SHORT TASK: Set out each line from the following listing that includes the word "shown".
▼▼▼
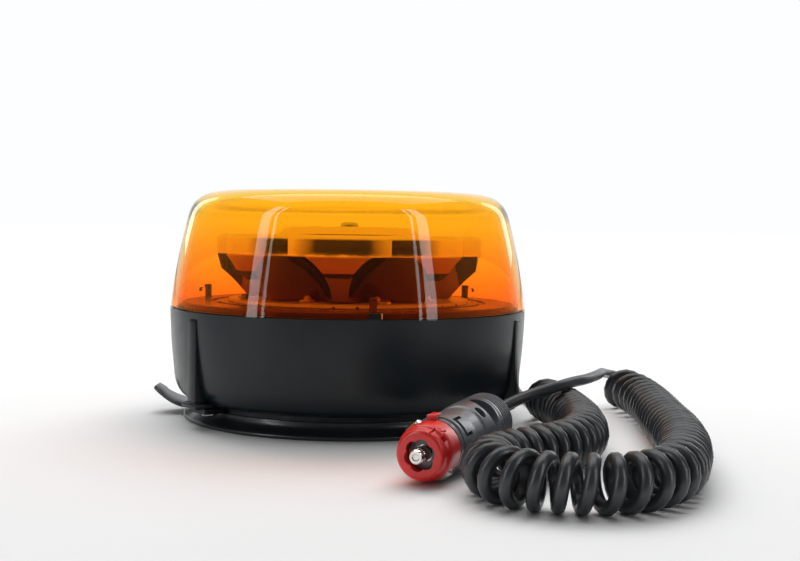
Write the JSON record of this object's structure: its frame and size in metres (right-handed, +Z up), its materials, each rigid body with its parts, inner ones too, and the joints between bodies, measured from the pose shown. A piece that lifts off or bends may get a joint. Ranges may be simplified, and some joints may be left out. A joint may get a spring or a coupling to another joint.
{
  "type": "led safety flare",
  "caption": "Low amber flashing safety beacon: mirrored LED reflector under a clear dome, magnetic suction base, long curly supply cord and a vehicle accessory socket plug",
  "frame": {"origin": "On the beacon's axis in the plane of the flat ground face under the suction pad, so z = 0 is the ground", "axes": "+Z is up along the beacon's axis; the plug and most of the curly cord lie on the -Y side, and the cord lies along the +X side of the beacon"},
  "size_m": [0.2383, 0.2918, 0.1054],
  "materials": {
    "amber_polycarbonate": "clear amber moulded polycarbonate, polished",
    "black_housing": "satin slate-black moulded plastic",
    "deck_plastic": "satin black moulded plastic",
    "latch_plastic": "satin black moulded plastic",
    "pad_rubber": "smooth glossy black rubber",
    "seal_rubber": "matt black rubber",
    "ferrite": "sintered dark grey ferrite",
    "steel": "zinc plated pressed steel",
    "screw_steel": "zinc plated steel",
    "white_laminate": "white solder mask",
    "green_laminate": "green solder mask",
    "green_plastic": "moulded plastic",
    "white_plastic": "moulded plastic",
    "capacitor_sleeve": "shrink sleeve",
    "copper_winding": "enamelled copper wire",
    "led_phosphor": "cast yellow phosphor under a clear lens",
    "wire_insulation": "extruded insulation",
    "chrome_reflector": "vacuum metallised mirror",
    "red_collar": "satin red moulded plastic",
    "plug_plastic": "satin black moulded plastic",
    "nickel_contact": "nickel plated spring brass",
    "fuse_glass": "clear glass tube",
    "cord_polyurethane": "glossy black polyurethane jacket"
  },
  "bodies": {
    "beacon": {"suction_pad": "pad_rubber", "magnet_ring": "ferrite", "pole_core": "steel", "carrier_plate": "steel", "base_housing": "black_housing", "leg_screw_1": "screw_steel", "leg_screw_2": "screw_steel", "leg_screw_3": "screw_steel", "cable_gland": "cord_polyurethane", "gland_nut": "black_housing", "driver_board": "green_laminate", "driver_screw_1": "screw_steel", "driver_screw_2": "screw_steel", "driver_screw_3": "screw_steel", "terminal_block": "green_plastic", "capacitor_1": "capacitor_sleeve", "capacitor_2": "capacitor_sleeve", "inductor": "copper_winding", "deck": "deck_plastic", "deck_seal": "seal_rubber", "led_board": "white_laminate", "board_screw_1": "screw_steel", "board_screw_2": "screw_steel", "board_screw_3": "screw_steel", "board_screw_4": "screw_steel", "led_1": "led_phosphor", "led_2": "led_phosphor", "led_3": "led_phosphor", "led_4": "led_phosphor", "led_5": "led_phosphor", "led_6": "led_phosphor", "led_7": "led_phosphor", "led_8": "led_phosphor", "board_connector": "white_plastic", "led_wire": "wire_insulation", "reflector": "chrome_reflector", "reflector_cap": "chrome_reflector", "cap_bolt": "screw_steel", "cap_nut": "screw_steel", "plug_body": "plug_plastic", "plug_cap": "plug_plastic", "tip_spring": "screw_steel", "cord_tail": "cord_polyurethane", "cord_coil": "cord_polyurethane", "cord_lead": "cord_polyurethane"},
    "dome": {"dome_lens": "amber_polycarbonate"},
    "latch": {"dome_latch": "latch_plastic"},
    "tab": {"release_tab": "pad_rubber"},
    "adapter": {"adapter_sleeve": "red_collar"},
    "contact_a": {"contact_left": "nickel_contact"},
    "contact_b": {"contact_right": "nickel_contact"},
    "tip": {"tip_contact": "nickel_contact", "plug_fuse": "fuse_glass"}
  },
  "joints": [
    {"name": "dome_lift", "type": "slide", "parent": "beacon", "child": "dome", "axis": [0, 0, 1], "range_m": [0, 0.045]},
    {"name": "latch_press", "type": "slide", "parent": "beacon", "child": "latch", "axis": [-0.1736, 0.9848, 0], "range_m": [0, 0.002], "stiffness_N_per_m": 15, "springref_m": -0.001},
    {"name": "tab_flex", "type": "hinge", "parent": "beacon", "child": "tab", "pos_m": [-0.072, 0, 0.003], "axis": [0, 1, 0], "range_deg": [-14, 12], "stiffness_Nm_per_rad": 0.01},
    {"name": "adapter_turn", "type": "hinge", "parent": "beacon", "child": "adapter", "pos_m": [0.0314, -0.161, 0.0109], "axis": [-0.3746, -0.927, -0.0191], "range_deg": [0, 30]},
    {"name": "contact_left_press", "type": "slide", "parent": "adapter", "child": "contact_a", "axis": [0.5637, -0.2113, -0.7985], "range_m": [0, 0.0014], "stiffness_N_per_m": 30, "springref_m": -0.001},
    {"name": "contact_right_press", "type": "slide", "parent": "adapter", "child": "contact_b", "axis": [-0.5637, 0.2113, 0.7985], "range_m": [0, 0.0014], "stiffness_N_per_m": 30, "springref_m": -0.001},
    {"name": "tip_press", "type": "slide", "parent": "beacon", "child": "tip", "axis": [0.3746, 0.927, 0.0191], "range_m": [0, 0.002], "stiffness_N_per_m": 150, "springref_m": -0.001}
  ]
}
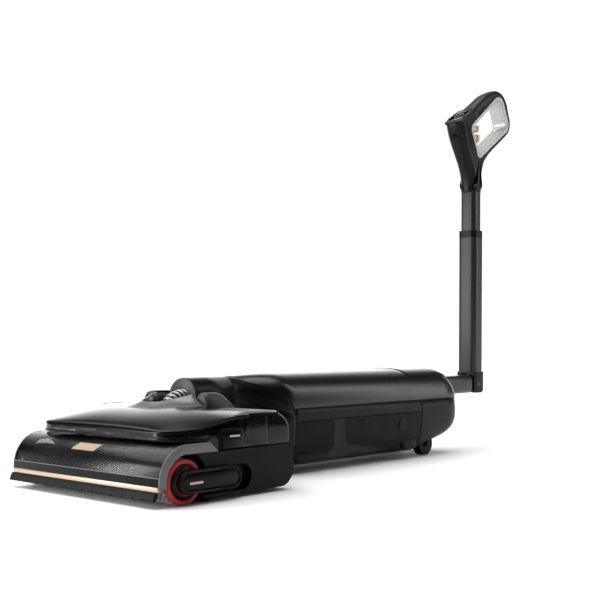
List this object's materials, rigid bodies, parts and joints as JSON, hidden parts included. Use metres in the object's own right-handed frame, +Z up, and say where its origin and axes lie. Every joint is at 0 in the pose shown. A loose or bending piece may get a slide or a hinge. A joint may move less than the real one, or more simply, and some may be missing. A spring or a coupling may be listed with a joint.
{
  "type": "wet dry floor scrubber",
  "caption": "Cordless wet dry floor scrubber lying flat: wide roller head under a see-through hood, tilting neck, cylindrical body and a folding telescopic handle with a loop grip.",
  "frame": {"origin": "on the floor, at the middle of the width and of the whole length", "axes": "+Z up, -Y towards the front of the cleaning head, +Y towards the handle, +X to the side with the roller release"},
  "size_m": [0.2868, 0.93, 0.614],
  "materials": {
    "plastic_black": "satin black moulded plastic",
    "plastic_charcoal": "satin charcoal moulded plastic",
    "plastic_gloss": "gloss black moulded plastic",
    "plastic_gray": "satin mid gray moulded plastic",
    "plastic_light": "satin light gray moulded plastic",
    "plastic_white": "plain off-white moulded plastic",
    "accent_beige": "satin champagne moulded plastic",
    "trim_silver": "satin silver coated plastic",
    "smoked_clear": "smoked see-through plastic",
    "motor_metal": "plain cast and drawn metal can",
    "steel": "turned steel",
    "tube_alu": "black anodised drawn tube",
    "battery_blue": "shrink-wrapped cell pack",
    "rubber_black": "moulded rubber",
    "nap_gray": "speckled microfibre pile",
    "bristle_red": "red bristle ring",
    "hose_silver": "corrugated flexible hose",
    "display_black": "gloss black display window"
  },
  "bodies": {
    "head": {"chassis": "plastic_black", "side_panel_right": "plastic_charcoal", "side_panel_left": "plastic_charcoal", "spray_bar": "plastic_charcoal", "roller_motor": "motor_metal", "roller_cap_left": "plastic_gloss", "arm_rear_right": "plastic_gloss", "rear_squeegee": "rubber_black", "neck_mount": "plastic_gray", "pivot_pins": "steel", "wheel_axles": "steel", "suction_duct": "plastic_charcoal", "air_hose": "hose_silver"},
    "hood": {"roller_hood": "smoked_clear", "hood_end_bands": "plastic_gray", "hood_front_strip": "plastic_gloss", "accent_strip": "accent_beige", "front_bumper": "rubber_black"},
    "roller_cap": {"roller_cap_right": "plastic_gloss"},
    "release_lever": {"release_lever": "plastic_gloss"},
    "roller": {"roller_core": "plastic_light", "roller_nap": "nap_gray", "end_rings": "bristle_red"},
    "tank": {"dirty_tank": "smoked_clear", "tank_seal": "rubber_black"},
    "lid": {"tank_lid": "plastic_gloss", "lid_nose": "plastic_gray", "strainer": "plastic_charcoal"},
    "float": {"float_valve": "plastic_white"},
    "tank_grip_right": {"tank_grip_right": "plastic_light"},
    "tank_grip_left": {"tank_grip_left": "plastic_light"},
    "tank_latch_right": {"tank_latch_right": "plastic_gloss"},
    "tank_latch_left": {"tank_latch_left": "plastic_gloss"},
    "wheel_right": {"wheel_hub_right": "plastic_charcoal", "wheel_tyre_right": "rubber_black"},
    "wheel_left": {"wheel_hub_left": "plastic_charcoal", "wheel_tyre_left": "rubber_black"},
    "gimbal": {"neck_gimbal": "plastic_charcoal", "swivel_pin": "steel"},
    "body": {"neck_tube": "plastic_black", "neck_cap": "plastic_gray", "lower_shell": "plastic_black", "top_shell": "plastic_black", "rear_cover": "plastic_charcoal", "fan_motor": "motor_metal", "battery_pack": "battery_blue", "water_pump": "plastic_white", "stub_tube": "tube_alu", "fold_pin": "steel"},
    "tail_wheels": {"tail_wheels": "rubber_black"},
    "clean_tank": {"clean_tank": "smoked_clear", "clean_tank_cap": "plastic_gloss"},
    "fold_button": {"fold_button": "plastic_gray"},
    "mast": {"outer_tube": "tube_alu"},
    "grip": {"inner_tube": "tube_alu", "grip_shell": "plastic_black", "grip_trim": "trim_silver", "display_panel": "display_black"},
    "power_trigger": {"power_trigger": "accent_beige"},
    "mode_trigger": {"mode_trigger": "accent_beige"}
  },
  "joints": [
    {"name": "hood_slide", "type": "slide", "parent": "head", "child": "hood", "axis": [0, -1, 0], "range_m": [0, 0.08]},
    {"name": "roller_pull", "type": "slide", "parent": "head", "child": "roller_cap", "axis": [1, 0, 0], "range_m": [0, 0.27]},
    {"name": "lever_hinge", "type": "hinge", "parent": "roller_cap", "child": "release_lever", "pos_m": [0.142, -0.43, 0.0255], "axis": [0, 0, 1], "range_deg": [-50, 0]},
    {"name": "roller_spin", "type": "hinge", "parent": "roller_cap", "child": "roller", "pos_m": [0, -0.4235, 0.0255], "axis": [1, 0, 0], "continuous": true},
    {"name": "tank_lift", "type": "slide", "parent": "head", "child": "tank", "axis": [0, 0, 1], "range_m": [0, 0.05]},
    {"name": "lid_lift", "type": "slide", "parent": "tank", "child": "lid", "axis": [0, 0, 1], "range_m": [0, 0.03]},
    {"name": "float_rise", "type": "slide", "parent": "tank", "child": "float", "axis": [0, 0, 1], "range_m": [0, 0.008]},
    {"name": "grip_right_hinge", "type": "hinge", "parent": "tank", "child": "tank_grip_right", "pos_m": [0.09, -0.3125, 0.0942], "axis": [1, 0, 0], "range_deg": [0, 90]},
    {"name": "grip_left_hinge", "type": "hinge", "parent": "tank", "child": "tank_grip_left", "pos_m": [-0.09, -0.3125, 0.0942], "axis": [1, 0, 0], "range_deg": [0, 90]},
    {"name": "latch_right_press", "type": "slide", "parent": "tank", "child": "tank_latch_right", "axis": [-1, 0, 0], "range_m": [0, 0.0015], "stiffness_N_per_m": 600, "springref_m": -0.001},
    {"name": "latch_left_press", "type": "slide", "parent": "tank", "child": "tank_latch_left", "axis": [1, 0, 0], "range_m": [0, 0.0015], "stiffness_N_per_m": 600, "springref_m": -0.001},
    {"name": "wheel_right_spin", "type": "hinge", "parent": "head", "child": "wheel_right", "pos_m": [0.099, -0.2855, 0.024], "axis": [1, 0, 0], "continuous": true},
    {"name": "wheel_left_spin", "type": "hinge", "parent": "head", "child": "wheel_left", "pos_m": [-0.099, -0.2855, 0.024], "axis": [1, 0, 0], "continuous": true},
    {"name": "neck_tilt", "type": "hinge", "parent": "head", "child": "gimbal", "pos_m": [0, -0.2955, 0.097], "axis": [1, 0, 0], "range_deg": [0, 80], "deforming": ["air_hose"]},
    {"name": "neck_swivel", "type": "hinge", "parent": "gimbal", "child": "body", "pos_m": [0, -0.2955, 0.08], "axis": [0, 0, 1], "range_deg": [-15, 15]},
    {"name": "tail_spin", "type": "hinge", "parent": "body", "child": "tail_wheels", "pos_m": [0, 0.1655, 0.017], "axis": [1, 0, 0], "continuous": true},
    {"name": "clean_tank_drop", "type": "slide", "parent": "body", "child": "clean_tank", "axis": [0, 0, -1], "range_m": [0, 0.08]},
    {"name": "fold_button_press", "type": "slide", "parent": "body", "child": "fold_button", "axis": [0, 0, -1], "range_m": [0, 0.0015], "stiffness_N_per_m": 500, "springref_m": -0.001},
    {"name": "handle_fold", "type": "hinge", "parent": "body", "child": "mast", "pos_m": [0, 0.356, 0.1035], "axis": [1, 0, 0], "range_deg": [-90, 0]},
    {"name": "handle_slide", "type": "slide", "parent": "mast", "child": "grip", "axis": [0, 0, 1], "range_m": [-0.055, 0.12]},
    {"name": "power_press", "type": "slide", "parent": "grip", "child": "power_trigger", "axis": [0, -1, 0], "range_m": [0, 0.0015], "stiffness_N_per_m": 400, "springref_m": -0.001},
    {"name": "mode_press", "type": "slide", "parent": "grip", "child": "mode_trigger", "axis": [0, -1, 0], "range_m": [0, 0.0015], "stiffness_N_per_m": 400, "springref_m": -0.001}
  ]
}
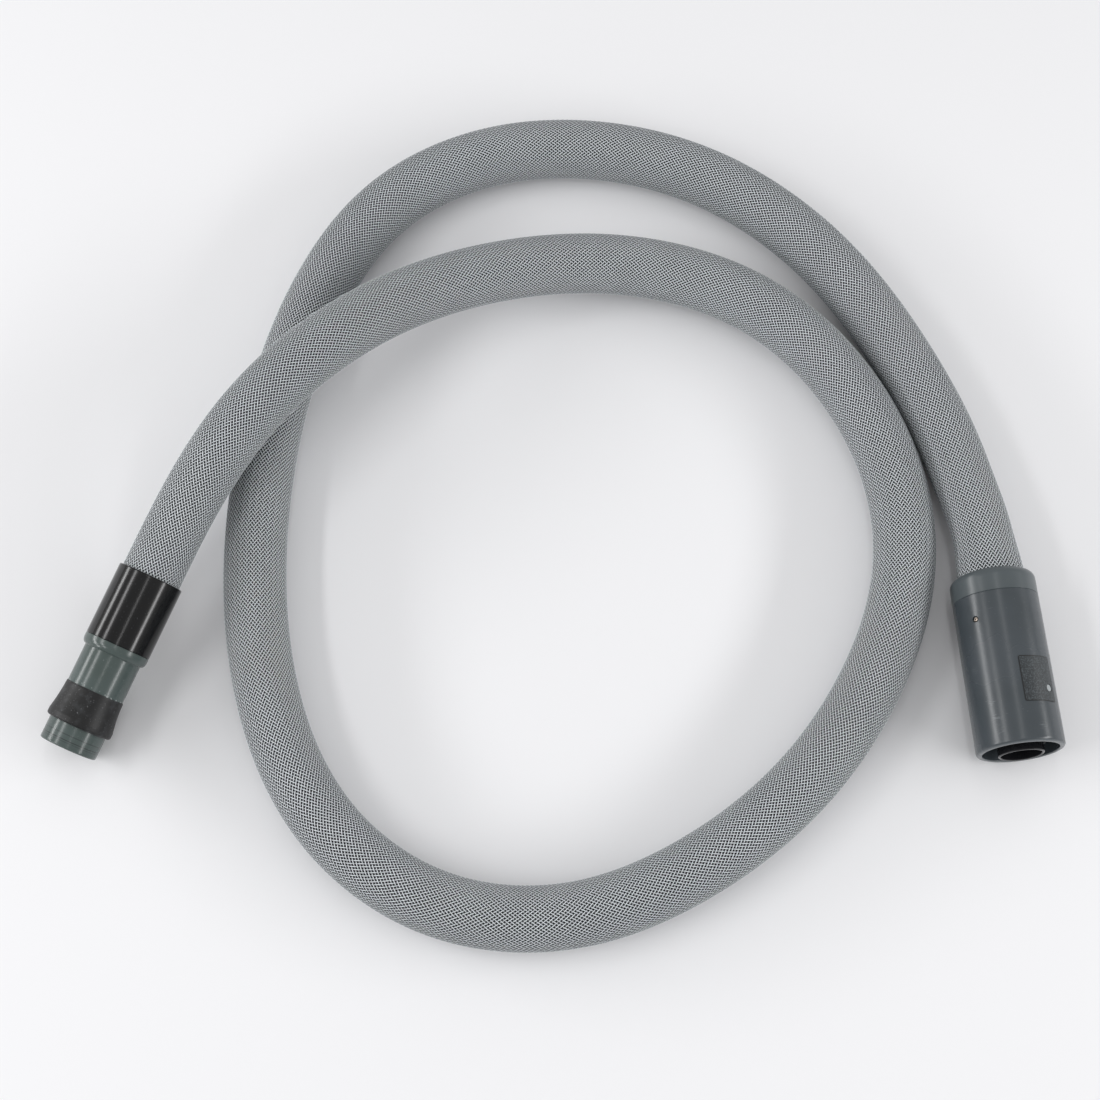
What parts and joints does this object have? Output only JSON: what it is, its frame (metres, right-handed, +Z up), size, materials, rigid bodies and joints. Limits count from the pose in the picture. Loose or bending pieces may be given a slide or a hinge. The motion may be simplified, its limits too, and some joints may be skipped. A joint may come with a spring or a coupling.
{
  "type": "vacuum hose",
  "caption": "Braided suction hose in a loose loop, with a turning machine plug at one end and a turning push-fit tool nozzle at the other.",
  "frame": {"origin": "on the surface the hose lies on, midway between the two end fittings (bottom centre of the fittings' common box)", "axes": "+Z up; +X from the tool nozzle towards the machine plug; both mouths face towards -Y and the loop lies to +Y"},
  "size_m": [0.6012, 0.5428, 0.0778],
  "materials": {
    "hose_plastic": "matte",
    "braid": "woven, slightly shiny strands",
    "plug_plastic": "satin",
    "cap_plastic": "satin",
    "dark_plastic": "gloss",
    "cuff_plastic": "high gloss",
    "nozzle_plastic": "satin",
    "rubber": "matte",
    "steel": "bright",
    "slide_plastic": "smooth",
    "pale_inlay": "matte"
  },
  "bodies": {
    "hose": {"inner_hose": "hose_plastic", "braided_sleeve": "braid", "sleeve_collar": "hose_plastic", "sleeve_band": "steel", "hose_clamp": "steel", "swivel_tail": "dark_plastic", "swivel_o_ring": "rubber", "tool_cuff": "cuff_plastic", "cuff_tail": "dark_plastic", "crimp_ring": "steel", "nozzle_o_ring": "rubber"},
    "machine_plug": {"plug_shell": "plug_plastic", "plug_cap": "cap_plastic", "plug_screws": "steel", "rear_slide_ring": "slide_plastic", "front_slide_ring": "slide_plastic", "air_tube": "dark_plastic", "face_seal": "rubber", "alignment_dot": "pale_inlay"},
    "nozzle": {"nozzle_tube": "nozzle_plastic", "rubber_sleeve": "rubber", "snap_ring": "steel", "wear_ring": "slide_plastic"}
  },
  "joints": [
    {"name": "plug_swivel", "type": "hinge", "parent": "hose", "child": "machine_plug", "pos_m": [0.266, 0.0525, 0.02601], "axis": [0.0872, -0.9962, 0], "continuous": true},
    {"name": "nozzle_swivel", "type": "hinge", "parent": "hose", "child": "nozzle", "pos_m": [-0.238, 0.049, 0.03838], "axis": [-0.4149, -0.8897, -0.1908], "continuous": true}
  ]
}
▲▲▲
COMPLETE ANSWER:
Write the JSON record of this object's structure: its frame and size in metres (right-handed, +Z up), its materials, each rigid body with its parts, inner ones too, and the joints between bodies, measured from the pose shown. A piece that lifts off or bends may get a joint. Ranges may be simplified, and some joints may be left out. A joint may get a spring or a coupling to another joint.
List this object's materials, rigid bodies, parts and joints as JSON, hidden parts included. Use metres in the object's own right-handed frame, +Z up, and say where its origin and axes lie. Every joint is at 0 in the pose shown. A loose or bending piece may get a slide or a hinge. A joint may move less than the real one, or more simply, and some may be missing. A spring or a coupling may be listed with a joint.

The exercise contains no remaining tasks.